Virology

Objectives

The objective of the virology course is to provide students with basic knowledge of virology, including the biological properties of viruses, virus morphology, tropism, taxonomy, replication strategies of representative DNA and RNA viruses and effects of virus infection on cell growth control and survival. Moreover, it aims to provide students with basic knowledge of the etiology and pathogenesis of relevant human and animal viral infections. Emphasis is also placed on viral zoonoses and emerging infectious diseases.

General characterization

Code

10659

Credits

6.0

Responsible teacher

Luís Jaime Gomes Ferreira da Silva Mota, Sílvia Carla Santos de Barros

Hours

Weekly - 4

Total - 63

Teaching language

Português

Prerequisites

Available soon

Bibliography

1. "Principles of Virology: Molecular Biology, pathogenesis, and control of animal viruses" Flint, S.J. (Editor), et al. (2003)

2.  “Desk Encyclopedia of General Virology” Brian W.J. Mahy and Marc van Regenmortel (editors) 2010. Academic Press, Elsevier.

3. Molecular approaches for veterinary diagnosis. Mónica Cunha e João Inácio (2014).  LIDEL.

4. Selected scientific papers. 

Teaching method

In lectures the successive topics of the syllabus will be explain and discuss. The subject from last lesson will be reviewed at the start of each new lesson.

In practical classes, laboratory work will be performed with the implementation of techniques whose aim is to consolidate the concepts that were learned in the theoretical lectures and prepare students for the day-to-day of a virology lab. At the end of each practical session results will be discussed and conceptualized with the subjects taught in the course. At the end of the semester students will develop a project based on the given methods.

Evaluation method

Theoretical Evaluation: 3 tests (30%, 40%  and 30% of final grade/each respectively),  or a final exam. To be approved student must have a minimum grade of 9.5, resulting from the sum of the singular evaluations.

Laboratory Evaluation: Students will be evaluated by 2 test (50% each). To be approved student must have a minimum grade of 9.5, resulting from the sum of the singular evaluations.

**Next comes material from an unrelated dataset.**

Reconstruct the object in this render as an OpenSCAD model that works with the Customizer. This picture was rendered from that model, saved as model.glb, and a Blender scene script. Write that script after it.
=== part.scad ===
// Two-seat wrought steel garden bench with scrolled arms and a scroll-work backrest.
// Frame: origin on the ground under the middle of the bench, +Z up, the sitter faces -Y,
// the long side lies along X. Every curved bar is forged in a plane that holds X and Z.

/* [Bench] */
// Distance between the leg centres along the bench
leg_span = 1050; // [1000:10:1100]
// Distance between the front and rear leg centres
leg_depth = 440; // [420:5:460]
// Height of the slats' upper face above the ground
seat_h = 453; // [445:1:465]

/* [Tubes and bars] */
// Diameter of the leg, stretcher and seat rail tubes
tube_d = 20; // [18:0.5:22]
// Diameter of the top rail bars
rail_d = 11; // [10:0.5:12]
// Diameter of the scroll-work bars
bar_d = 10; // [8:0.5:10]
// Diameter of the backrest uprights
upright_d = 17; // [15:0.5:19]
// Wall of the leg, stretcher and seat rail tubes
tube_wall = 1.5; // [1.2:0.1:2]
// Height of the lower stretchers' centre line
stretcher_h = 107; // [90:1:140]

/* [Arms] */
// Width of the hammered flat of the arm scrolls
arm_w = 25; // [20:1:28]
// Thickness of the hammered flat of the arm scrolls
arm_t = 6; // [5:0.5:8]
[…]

The final grade was the sum of the theoretical and practical evaluations.

To have access to the final exam it is necesssary to have a positive evaluation (at least 9.5) at the laboratory component.

Subject matter

 General features of virus: biological properties, tropism, morphology, replication and taxonomy.

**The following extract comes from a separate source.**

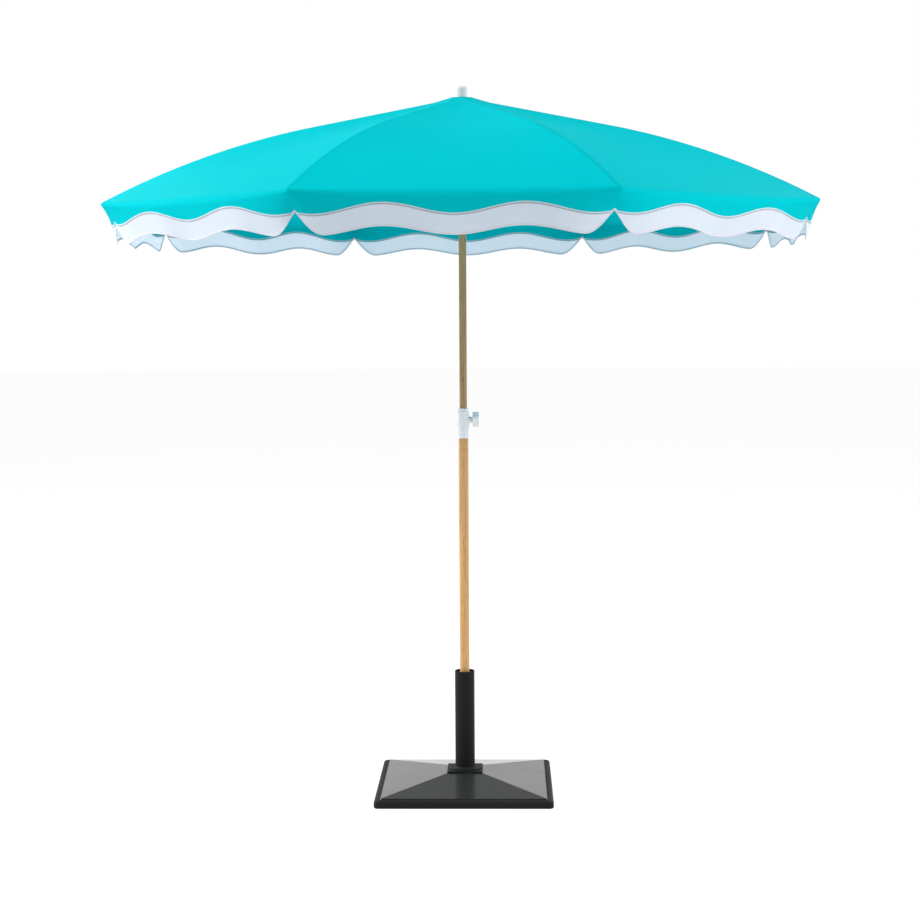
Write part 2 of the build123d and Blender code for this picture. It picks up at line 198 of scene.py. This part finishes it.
# --- finishes ----------------------------------------------------------------------------------
@dataclass(frozen=True)
class ClothFinish:
    """Plain woven polyester. Its UV map is in metres along the two yarn directions."""

    name: str
    colour: Colour
    shade: Colour
    through: Colour
    share: float = 0.3
    yarn: float = 0.0007
    stitched: bool = False
    stitch_pitch: float = 0.0042
    stitch_share: float = 0.62
    stitch_rows: tuple[float, float] = (0.0018, 0.0068)
    stitch_half: float = 0.0004

    def build(self) -> bpy.types.Material:
        """Weave bump, soft colour variation and, on seams, two rows of stitches."""
        g = Graph(self.name)
        uv = g.coords("UV")
        x, y, _ = g.split(uv)
        turn = 2 * math.pi / self.yarn
        weave = g.math("SINE", x * turn) * g.math("SINE", y * turn)
        cloud = g.noise(g.coords(), 3.5, 4)
        slub = g.noise(g.stretch(uv, (60, 900, 1)), 1.0, 2)
        factor = cloud * 0.55 + slub * 0.25 + weave * 0.06
        colour = g.mix(factor, self.shade, self.colour)
        height = weave * 0.5 + slub * 0.6
        if self.stitched:
            dash = g.math("FRACT", y * (1 / self.stitch_pitch)) < self.stitch_share
            first, second = (g.math("ABSOLUTE", x - at) < self.stitch_half for at in self.stitch_rows)
            stitch = dash * (first + second)
            colour = g.mix(stitch * 0.8, colour, self.shade)
            height = height + stitch * 2.0
        g.put(Base_Color=colour, Roughness=0.5 + slub * 0.2, Sheen_Weight=0.04,
              Sheen_Roughness=0.45, Sheen_Tint=(*self.colour, 1), Specular_IOR_Level=0.01)
        g.bump(height, 0.00018, 0.7)
        g.translucent(self.share, self.through)
        return g.material


@dataclass(frozen=True)
class PlasticFinish:
    """Moulded plastic with a faint orange-peel skin."""

    name: str
    colour: Colour
    worn: Colour
    rough: float = 0.38

    def build(self) -> bpy.types.Material:
        """Fine skin bump, and slight dulling in patches."""
        g = Graph(self.name)
        at = g.coords()
        patch = g.noise(at, 24, 5)
        peel = g.noise(at, 900, 2)
        g.put(Base_Color=g.mix(patch * 0.5, self.colour, self.worn),
              Roughness=self.rough + patch * 0.12, Specular_IOR_Level=0.5)
        g.bump(peel + patch * 0.4, 0.00012, 0.5)
        return g.material


@dataclass(frozen=True)
class WoodFilmFinish:
    """Wood-grain film on a steel tube, with its grain along the pole."""

    name: str
    light: Colour
    dark: Colour
    pore: Colour

    def build(self) -> bpy.types.Material:
        """Long streaks, broader bands of tone and short dark pores under a satin coat."""
        g = Graph(self.name)
        at = g.coords()
        bands = g.noise(g.stretch(at, (60, 60, 2.2)), 1.0, 4)
        streaks = g.noise(g.stretch(at, (420, 420, 6)), 1.0, 5)
        pores = g.noise(g.stretch(at, (900, 900, 45)), 1.0, 2)
        tone = g.node("ValToRGB", {"stops": [(0.32, self.dark), (0.5, self.light), (0.7, self.dark)]},
                      Fac=bands * 0.6 + streaks * 0.4)
        dark = (pores > 0.62) * 0.55
        g.put(Base_Color=g.mix(dark, tone, self.pore), Roughness=0.33 + streaks * 0.2,
              Coat_Weight=0.06, Coat_Roughness=0.25, Specular_IOR_Level=0.3)
        g.bump(streaks * 0.5 + pores * 0.3, 0.00008, 0.5)
        return g.material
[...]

2. Study of virus families, with emphasis on cell tropism, viral genetic, virus replication in the host cells.

3. General characteristics of negative strand RNA viruses: Families Filoviridae, Bunyaviridae Paramyxoviridae, Rhabdoviridae and Orthomyxoviridae.

4. Double-stranded RNA virus (dsRNA): Family Reoviridae.

5. Positive strand RNA viruses: Families Coronaviridae, Picornaviridae, Flaviviridae and Caliciviridae.

6. Family Retroviridae (HIV and Maedi-Visna virus).

7. General characteristics of DNA viruses: Families Parvoviridae, Herpesviridae, Papillomaviridae, Poxviridae.

8. Prophylactic and vaccination strategies. Emerging infections.